Harry Potter, Chamber of Secrets

Bloomsbury Publishing.

Is this beanie baby madness all over again?

Well, not really. But according to a new book, J.K. Rowling: A Bibliography 1997-2003, your childhood Harry Potter mementos could actually be worth some money on today's market. Entertainment Weekly decided to go through the book's handy chart to figure out once and for all if there's a point to selling any of the series. 

Well, the short answer is yes. The slightly-less-short answer is it's complicated. And here's the long version. 

For starters, you'll need to have a very specific version of the books if you're looking to make a decent sum. The most valuable edition is the early hardback of Harry Potter and the Philosopher's Stone—but only the one that shows Harry standing by a train on the cover. Next up is the paperback version; this will nab you slightly less than the hardcover. You can also expect to make some money off of the hardcover edition of Harry Potter and the Chamber of Secrets, if the cover art shows Harry and Ron in the flying car.

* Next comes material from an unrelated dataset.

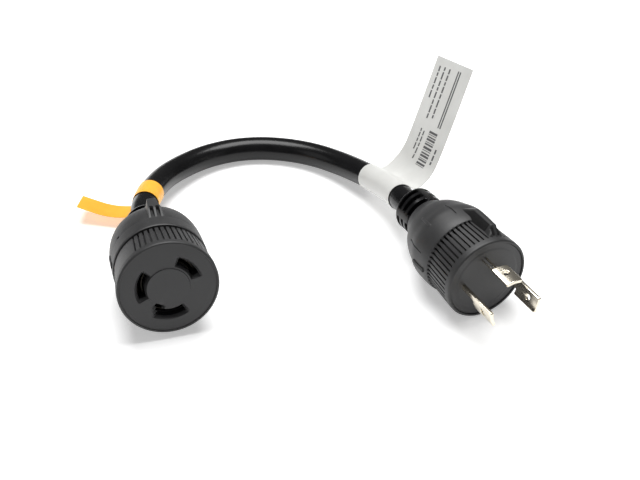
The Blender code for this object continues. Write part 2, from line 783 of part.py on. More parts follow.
def wrapped_label(name, line, start, width, wrap, tail, drift, mat):
    """A label wound once round the cable, with a loose tail.

    wrap is the first and last angle round the cable, and tail is (across, above) points from its middle.
    """
    radius = CABLE_RADIUS + LABEL_GAP + LABEL_THICKNESS / 2
    first, last = (math.radians(a) for a in wrap)
    turns = [first + (last - first) * i / WRAP_STEPS for i in range(WRAP_STEPS + 1)]
    section = [(radius * math.sin(a), radius * math.cos(a)) for a in turns]
    parts = round(width / LABEL_STEP)
    stations = [start + width * j / parts for j in range(parts + 1)]
    rows = [[line.place(s, *point) for s in stations] for point in section]
    middle = start + width / 2
    here = line.place(middle)
    side, high = (line.place(middle, 1, 0) - here), (line.place(middle, 0, 1) - here)
    ahead = high.cross(side)
    for i, (across, above) in enumerate(tail):
        loose = min(1.0, (i + 1) / 4)
        shift = ahead * drift * (i + 1) / len(tail)
        row = []
        for s in stations:
            flat = here + side * across + high * above + ahead * (s - middle) + shift
            row.append(line.place(s, across, above).lerp(flat, loose))
        rows.append(row)
    return ribbon(name, rows, mat)


def labels():
    middle = [LINE.place(distance) for distance in cable_stations()]
    up = Vector((0, 0, 1))
    from_connector, from_plug = Line(middle, up), Line(list(reversed(middle)), up)
    wrapped_label("marker_tag", from_connector, TAG_START, TAG_WIDTH, TAG_WRAP, TAG_TAIL, TAG_DRIFT, YELLOW)
    wrapped_label("flag_label", from_plug, FLAG_START, FLAG_WIDTH, FLAG_WRAP, FLAG_TAIL, 0.0, WHITE)


# ================================================================ build
clear_scene()
PARTS = new_collection("power_adapter_dogbone")
CUTTERS = new_collection("cutters")

RUBBER = material("black_rubber", (0.030, 0.030, 0.032), 0.62)
NYLON = material("black_nylon", (0.022, 0.022, 0.024), 0.50)
JACKET = material("cable_jacket_black", (0.012, 0.012, 0.013), 0.38)
NICKEL = material("nickel_plate", (0.72, 0.70, 0.64), 0.22, 1.0)
BRASS = material("brass", (0.72, 0.55, 0.28), 0.30, 1.0)
COPPER = material("copper", (0.80, 0.45, 0.30), 0.30, 1.0)
WIRE_BLACK = material("wire_black", (0.02, 0.02, 0.02), 0.50)
WIRE_WHITE = material("wire_white", (0.80, 0.80, 0.78), 0.50)
WIRE_GREEN = material("wire_green", (0.05, 0.35, 0.10), 0.50)
COTTON = material("cotton", (0.70, 0.66, 0.56), 0.95)
YELLOW = material("yellow_vinyl", (0.95, 0.50, 0.05), 0.55)
WHITE = material("white_vinyl", (0.78, 0.78, 0.76), 0.50)

CONNECTOR = add_empty("connector_end", CONNECTOR_FACE, CONNECTOR_TILT, CONNECTOR_TURN)
PLUG = add_empty("plug_end", PLUG_FACE, PLUG_TILT, PLUG_TURN)
bpy.context.view_layer.update()
LINE = full_line()
PLUG_LINE = Line(list(reversed(LINE.points)), Vector((0, 0, 1)))

connector_grip()
connector_rear_cover()
connector_face()
contact_carrier()
plug_shell()
plug_face_and_insert()
for pole in ("line", "neutral", "ground"):
    contact(pole)
    blade(pole)
strain_relief("connector_strain_relief", JACKET, CONNECTOR, LINE)
strain_relief("plug_strain_relief", JACKET, PLUG, PLUG_LINE)
cable()
fillers()
labels()
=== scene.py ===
"""Looks of the power adapter dogbone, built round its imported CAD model.

Each end is modelled in its own frame: local +Z points out of its face, +Y is up and +X is to the right of
someone who looks at the face. A depth runs backwards from the face. Angles on a face run clockwise from
its top.
"""

import math

import bmesh
import bpy
from mathutils import Matrix, Vector
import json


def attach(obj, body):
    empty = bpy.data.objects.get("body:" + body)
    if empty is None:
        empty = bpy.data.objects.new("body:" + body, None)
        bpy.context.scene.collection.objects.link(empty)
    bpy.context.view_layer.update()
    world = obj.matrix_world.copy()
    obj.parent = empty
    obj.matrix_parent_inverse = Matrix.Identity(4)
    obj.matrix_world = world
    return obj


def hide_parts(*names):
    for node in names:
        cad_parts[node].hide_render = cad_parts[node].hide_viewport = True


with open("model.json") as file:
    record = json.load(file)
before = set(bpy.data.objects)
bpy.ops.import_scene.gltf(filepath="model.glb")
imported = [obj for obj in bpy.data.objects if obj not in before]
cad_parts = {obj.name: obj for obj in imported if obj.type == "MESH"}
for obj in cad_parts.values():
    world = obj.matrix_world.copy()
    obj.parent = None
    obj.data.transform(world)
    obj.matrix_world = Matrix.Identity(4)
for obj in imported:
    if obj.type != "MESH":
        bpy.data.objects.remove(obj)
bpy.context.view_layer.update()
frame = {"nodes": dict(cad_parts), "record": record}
RECORD = frame["record"]
BODY = "root"

# ---------------------------------------------------------------- cable
CABLE_RADIUS = 0.0070
BEND_START = 0.064  # behind each face, where the rigid end stops and the route takes over
JACKET_START = 0.060
# The cable's middle line from the connector's strain relief, round the back, to the plug's.
ROUTE = [
    (-0.0947, 0.0431, 0.0187),
    (-0.0952, 0.0541, 0.0172),
    (-0.0937, 0.0709, 0.0146),
    (-0.0884, 0.0896, 0.0117),
    (-0.0785, 0.1063, 0.0091),
    (-0.0662, 0.1186, 0.0076),
    (-0.0510, 0.1261, 0.0070),
    (-0.0347, 0.1283, 0.0069),
    (-0.0181, 0.1259, 0.0070),
    (-0.0027, 0.1193, 0.0076),
    (0.0115, 0.1081, 0.0091),
    (0.0243, 0.0931, 0.0120),
    (0.0343, 0.0766, 0.0159),
    (0.0406, 0.0626, 0.0194),
    (0.0453, 0.0501, 0.0223),
]

# ---------------------------------------------------------------- ribs, the same on both ends
RIBS = 54
RIB_PITCH = 2 * math.pi / RIBS
# Where the mesh has points across one rib, in metres to either side of the middle of its groove
RIB_SAMPLES = (0.0, 0.00036, 0.00046, 0.0006, 0.00085, 0.00118)
GROOVE_HALF = (0.00036, 0.0001)  # half width in front, and how much more at its rear end
GROOVE_DEEP = (0.0012, 0.0012)  # the same for how deep it is
GROOVE_WALL = 0.0001

# ---------------------------------------------------------------- connector
CONNECTOR_FACE_INSET = 0.0001  # of the mount behind the front plane
GRIP_OUTER = [
    (0.0237, 0.0004),
    (0.0238, 0.0001),
    (0.0242, 0.0000),
    (0.0247, 0.0002),
    (0.0250, 0.0007),
    (0.0250, 0.0036),
    (0.0235, 0.0194),
    (0.0222, 0.0201),
]
GRIP_INNER = [(0.0206, 0.0204), (0.0206, 0.0056), (0.0237, 0.0056)]
GRIP_GROOVE = (0.0036, 0.0206)  # first and last depth
GRIP_FIRST_GROOVE = math.radians(1.8)
PLAIN_PAD = (math.radians(-75), math.radians(-34.5))
COVER_OUTER = [
    (0.0222, 0.0206),
    (0.0238, 0.0207),
    (0.0240, 0.0210),
    (0.0241, 0.0220),
    (0.0240, 0.0300),
    (0.0236, 0.0380),
    (0.0224, 0.0440),
    (0.0202, 0.0480),
    (0.0172, 0.0512),
    (0.0140, 0.0540),
    (0.0124, 0.0558),
]
COVER_INNER = [
    (0.0083, 0.0560),
    (0.0083, 0.0520),
    (0.0160, 0.0440),
    (0.0160, 0.0250),
    (0.0206, 0.0250),
    (0.0206, 0.0206),
]
COVER_COLUMNS = 216
COVER_MIDDLE = (0.02398, 0.0225, 0.0375)  # radius of the cover's nearly straight part, and its depths
DIMPLE = (math.radians(-51), 0.0304, 0.0009)  # angle, depth behind the face, and radius
DIMPLE_DEEP = 0.0016
CONNECTOR_LUG_ANGLE = math.radians(3)
# A lug's or a ridge's top is (depth, radius), and how wide it is (depth, half width)
CONNECTOR_LUG_TOP = [
    (0.0292, 0.0236),
    (0.0300, 0.0241),
    (0.0352, 0.0262),
    (0.0360, 0.0264),
    (0.0455, 0.0264),
    (0.0500, 0.0210),
]
CONNECTOR_LUG_HALF = [(0.0292, 0.0038), (0.0352, 0.0032), (0.0455, 0.0022), (0.0500, 0.0020)]
CONNECTOR_RIDGE_ANGLE = math.radians(-81)
CONNECTOR_RIDGE_TOP = [(0.0226, 0.0246), (0.0335, 0.0244)]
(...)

If you were a bandwagon Harry Potter fan and only own the later novels (starting with, say, The Goblet of Fire), you're pretty much out of luck. The newer HPs were sold in huge quantities (thanks to the interest from said bandwagon fans), and can still be found pretty much everywhere. 

Of course, all of this is operating under the assumption that you're willing to part with your precious Harry Potter books in the first place. For our part, no amount of money could replace the nostalgia that comes from cracking open The Sorcerer's Stone, so we'll take empty pockets thankyouverymuch.